Il decreto con quale il governo Berlusconi, nel quadro del soccorso europeo, stanzierà oltre 5 miliardi a sostegno della Grecia dovrà essere esaminato e poi approvato dal Parlamento. Non s'annunciano sorprese o strappi particolari: prevale la convinzione, per dirla con le parole del ministro dell'Economia Giulio Tremonti, che quando la casa del vicino va a fuoco, «anche se è una casa piccola e magari è colpa sua, non conviene far finta di niente ma conviene dargli l'estintore, perché altrimenti il fuoco arriva anche casa tua». Insomma, è possibile che sul caso greco si affermi una larga maggioranza bipartisan, in scia con le decisioni prese dai capi di governo europei.
Tutto bene? Certo. Ma potrebbe andare ancora meglio, e dunque benissimo, se l'occasione del confronto alla Camera e al Senato non fosse rubricata come una sorta di atto dovuto, da assolvere in nome di un'emergenza.

Non abbiamo bisogno di confronti scontati, all'interno dei quali magari spunta anche qualche nota polemica in chiave di politica interna sulle prospettive dell'economia italiana. Di qua la posizione del governo, che difende l'impegno preso dell'Italia a Bruxelles per una correzione dei conti pubblici dello 0,5% del Pil nel 2011; di là l'opposizione, che accredita la necessità di una manovra ben più forte e accusa l'esecutivo di scarsa incisività a sostegno della ripresa.
Piuttosto, occorrerebbe che nelle Camere di uno dei sei paesi "fondatori" dell'Europa s'alzasse la posta, ritirando a lucido qualche pagina di buon costume parlamentare e discutendo in modo serio sullo stato della costruzione europea. Che da qualunque parte la si voglia vedere è a un punto di svolta, in bilico tra rilancio e ripiegamento.
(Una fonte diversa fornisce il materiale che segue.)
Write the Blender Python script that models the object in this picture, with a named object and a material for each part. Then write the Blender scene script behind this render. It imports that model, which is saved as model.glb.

Nel dicembre 1978 la Camera discusse l'adesione dell'Italia al nascente Sistema monetario europeo (Sme), evoluzione del "serpente" dal quale Roma era uscita qualche anno prima. L'allora governo (di "solidarietà nazionale") Andreotti portò a Montecitorio il piano per un'adesione immediata allo Sme, il Pci di Berlinguer era contrario e condivideva la riserve tecniche del Governatore Paolo Baffi. Il Pri di Ugo La Malfa decisamente a favore. L'ultrasinistra di Lucio Magri e Luciana Castellina contraria. La sinistra indipendente divisa tra Luigi Spaventa (contrario) e uno dei padri del "Manifesto di Ventotene" per l'Europa, Altiero Spinelli (favorevole), a sua volta in sintonia con Marco Pannella, per il quale «stare fuori non significa nulla». Mentre i socialisti di Bettino Craxi e Fabrizio Cicchitto puntavano a una soluzione mediana, con un'adesione di principio.

Fu un gran dibattito. Tecnico e politico, proprio nel momento (curiosità della storia) in cui Grecia, Portogallo e Spagna chiedevano l'adesione alla Comunità europea, la Germania del Cancelliere Helmut Schmidt poneva le sue condizioni e la Gran Bretagna del premier James Callaghan si tirava indietro. Le contrapposizioni ideologiche, per larghissima parte, restarono fuori dal confronto. Giorgio Napolitano, allora nel Pci, era per il «non ingresso immediato» e spiegò la sua dottrina a cavallo tra difesa degli interessi nazionali e impegno per il rilancio dell'integrazione europea.

Favorevoli o no, venne comunque scritta una bella pagina parlamentare in un momento di svolta per l'Europa. Potrebbe ricapitare?